_OBJECTIVE:_ Every line of the material that follows must be printed again exactly.

_TASK INPUTS:_
-------

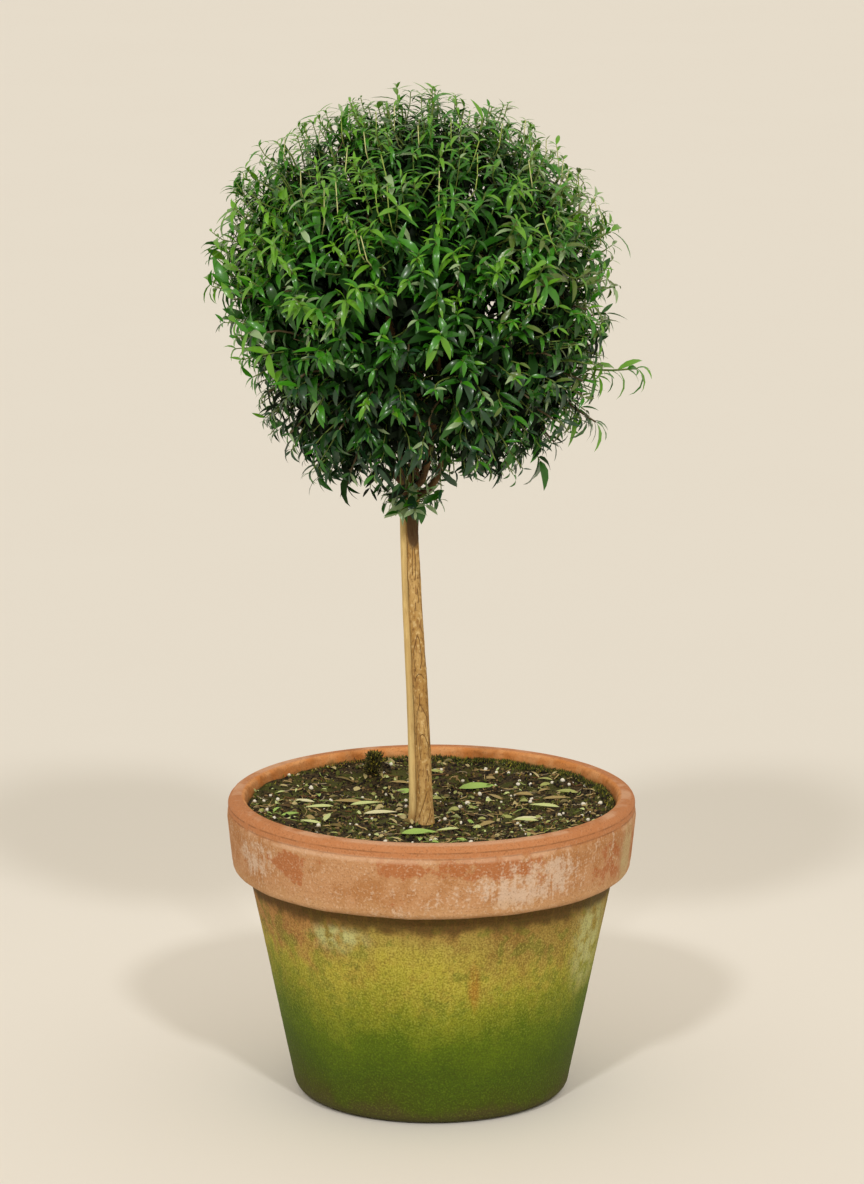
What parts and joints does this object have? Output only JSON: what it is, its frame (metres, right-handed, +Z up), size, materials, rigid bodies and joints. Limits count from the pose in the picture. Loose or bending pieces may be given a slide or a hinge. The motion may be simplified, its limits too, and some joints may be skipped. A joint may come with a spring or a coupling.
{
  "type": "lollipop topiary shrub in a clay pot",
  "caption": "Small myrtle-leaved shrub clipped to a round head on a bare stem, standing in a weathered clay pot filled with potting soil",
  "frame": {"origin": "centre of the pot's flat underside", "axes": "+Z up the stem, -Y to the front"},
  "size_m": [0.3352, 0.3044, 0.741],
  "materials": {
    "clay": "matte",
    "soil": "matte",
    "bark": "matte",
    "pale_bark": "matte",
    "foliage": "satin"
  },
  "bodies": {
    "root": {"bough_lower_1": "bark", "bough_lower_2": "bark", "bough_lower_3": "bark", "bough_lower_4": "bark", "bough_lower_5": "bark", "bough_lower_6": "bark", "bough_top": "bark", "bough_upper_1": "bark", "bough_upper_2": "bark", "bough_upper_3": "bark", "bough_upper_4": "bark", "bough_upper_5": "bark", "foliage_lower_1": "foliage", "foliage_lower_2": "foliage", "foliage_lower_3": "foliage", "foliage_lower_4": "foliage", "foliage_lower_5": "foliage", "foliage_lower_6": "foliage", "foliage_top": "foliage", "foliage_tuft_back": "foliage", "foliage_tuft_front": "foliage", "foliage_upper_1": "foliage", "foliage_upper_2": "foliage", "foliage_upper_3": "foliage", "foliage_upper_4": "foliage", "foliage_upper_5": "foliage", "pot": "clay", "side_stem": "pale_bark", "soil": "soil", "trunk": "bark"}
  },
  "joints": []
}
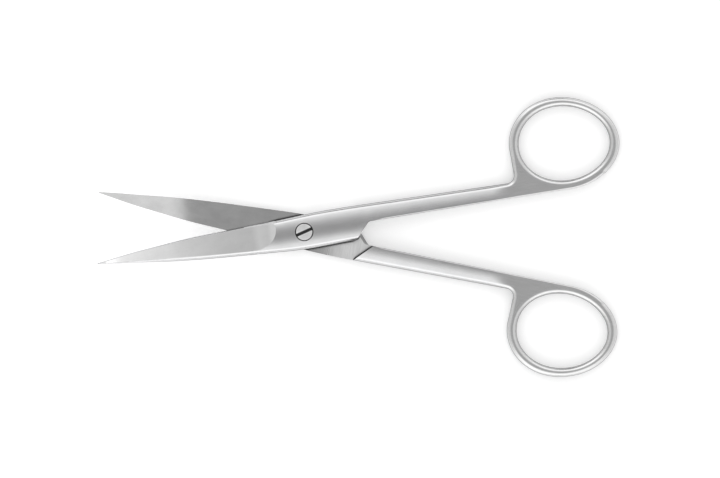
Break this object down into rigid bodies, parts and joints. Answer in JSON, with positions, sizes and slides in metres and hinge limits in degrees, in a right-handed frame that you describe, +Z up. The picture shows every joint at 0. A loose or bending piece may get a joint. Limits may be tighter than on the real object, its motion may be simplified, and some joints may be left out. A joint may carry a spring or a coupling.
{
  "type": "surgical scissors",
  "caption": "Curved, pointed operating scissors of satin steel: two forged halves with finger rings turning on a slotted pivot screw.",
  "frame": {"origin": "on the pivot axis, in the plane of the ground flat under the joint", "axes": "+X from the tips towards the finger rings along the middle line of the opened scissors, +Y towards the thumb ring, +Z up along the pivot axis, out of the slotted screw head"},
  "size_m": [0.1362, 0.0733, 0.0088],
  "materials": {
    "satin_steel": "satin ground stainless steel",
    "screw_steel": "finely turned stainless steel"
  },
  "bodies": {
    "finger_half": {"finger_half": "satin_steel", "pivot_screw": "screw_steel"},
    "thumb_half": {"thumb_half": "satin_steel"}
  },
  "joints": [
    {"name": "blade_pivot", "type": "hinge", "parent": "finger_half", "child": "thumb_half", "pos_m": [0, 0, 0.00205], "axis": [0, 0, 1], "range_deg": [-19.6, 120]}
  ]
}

-------

_CORRECT OUTPUT:_
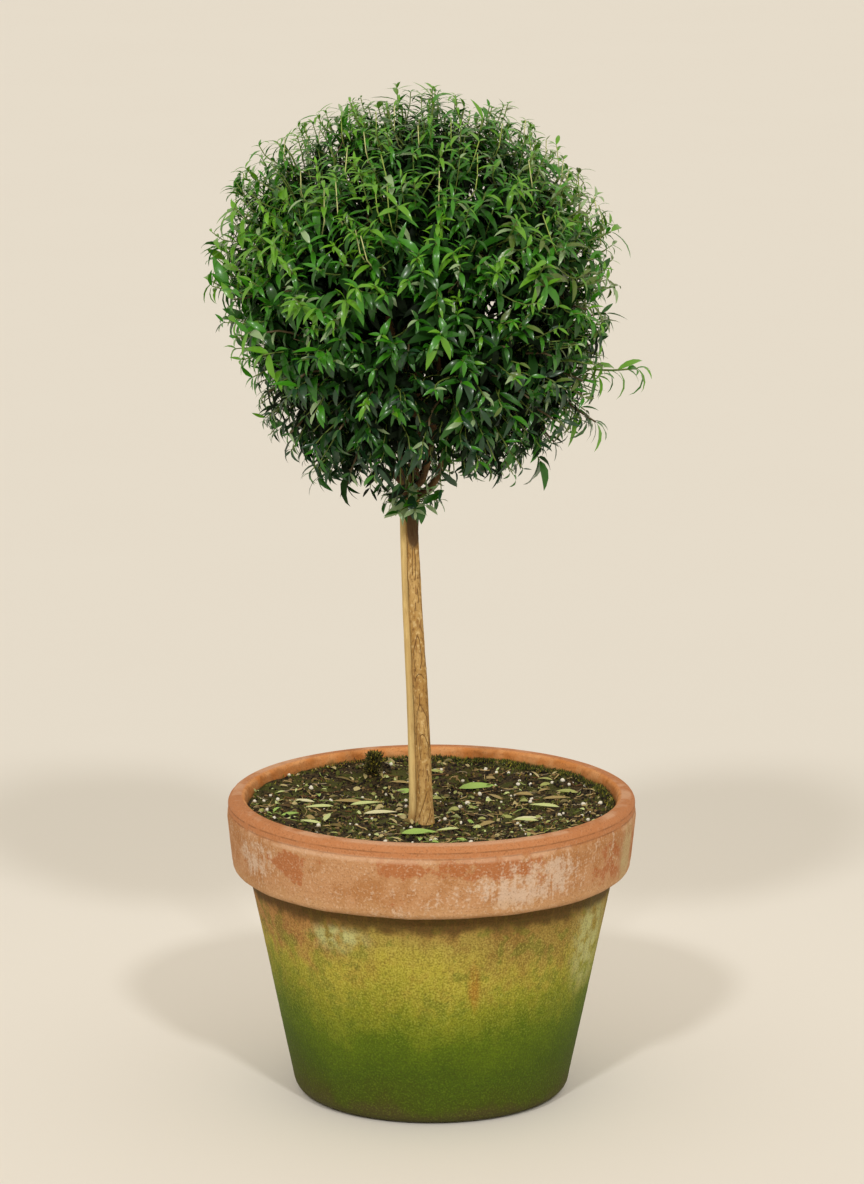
What parts and joints does this object have? Output only JSON: what it is, its frame (metres, right-handed, +Z up), size, materials, rigid bodies and joints. Limits count from the pose in the picture. Loose or bending pieces may be given a slide or a hinge. The motion may be simplified, its limits too, and some joints may be skipped. A joint may come with a spring or a coupling.
{
  "type": "lollipop topiary shrub in a clay pot",
  "caption": "Small myrtle-leaved shrub clipped to a round head on a bare stem, standing in a weathered clay pot filled with potting soil",
  "frame": {"origin": "centre of the pot's flat underside", "axes": "+Z up the stem, -Y to the front"},
  "size_m": [0.3352, 0.3044, 0.741],
  "materials": {
    "clay": "matte",
    "soil": "matte",
    "bark": "matte",
    "pale_bark": "matte",
    "foliage": "satin"
  },
  "bodies": {
    "root": {"bough_lower_1": "bark", "bough_lower_2": "bark", "bough_lower_3": "bark", "bough_lower_4": "bark", "bough_lower_5": "bark", "bough_lower_6": "bark", "bough_top": "bark", "bough_upper_1": "bark", "bough_upper_2": "bark", "bough_upper_3": "bark", "bough_upper_4": "bark", "bough_upper_5": "bark", "foliage_lower_1": "foliage", "foliage_lower_2": "foliage", "foliage_lower_3": "foliage", "foliage_lower_4": "foliage", "foliage_lower_5": "foliage", "foliage_lower_6": "foliage", "foliage_top": "foliage", "foliage_tuft_back": "foliage", "foliage_tuft_front": "foliage", "foliage_upper_1": "foliage", "foliage_upper_2": "foliage", "foliage_upper_3": "foliage", "foliage_upper_4": "foliage", "foliage_upper_5": "foliage", "pot": "clay", "side_stem": "pale_bark", "soil": "soil", "trunk": "bark"}
  },
  "joints": []
}
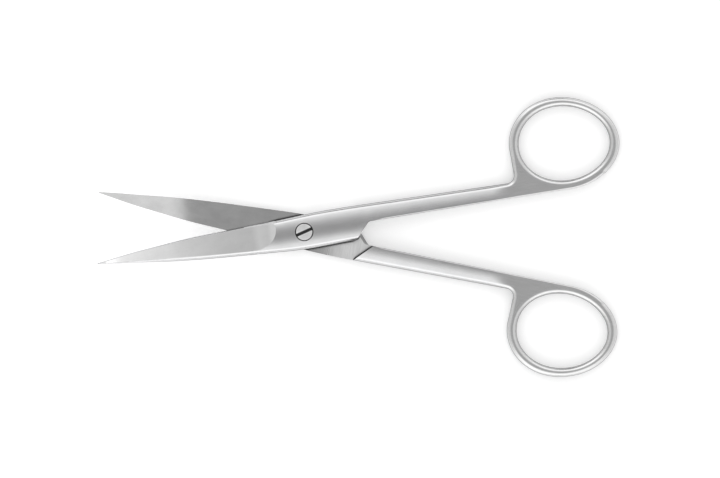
Break this object down into rigid bodies, parts and joints. Answer in JSON, with positions, sizes and slides in metres and hinge limits in degrees, in a right-handed frame that you describe, +Z up. The picture shows every joint at 0. A loose or bending piece may get a joint. Limits may be tighter than on the real object, its motion may be simplified, and some joints may be left out. A joint may carry a spring or a coupling.
{
  "type": "surgical scissors",
  "caption": "Curved, pointed operating scissors of satin steel: two forged halves with finger rings turning on a slotted pivot screw.",
  "frame": {"origin": "on the pivot axis, in the plane of the ground flat under the joint", "axes": "+X from the tips towards the finger rings along the middle line of the opened scissors, +Y towards the thumb ring, +Z up along the pivot axis, out of the slotted screw head"},
  "size_m": [0.1362, 0.0733, 0.0088],
  "materials": {
    "satin_steel": "satin ground stainless steel",
    "screw_steel": "finely turned stainless steel"
  },
  "bodies": {
    "finger_half": {"finger_half": "satin_steel", "pivot_screw": "screw_steel"},
    "thumb_half": {"thumb_half": "satin_steel"}
  },
  "joints": [
    {"name": "blade_pivot", "type": "hinge", "parent": "finger_half", "child": "thumb_half", "pos_m": [0, 0, 0.00205], "axis": [0, 0, 1], "range_deg": [-19.6, 120]}
  ]
}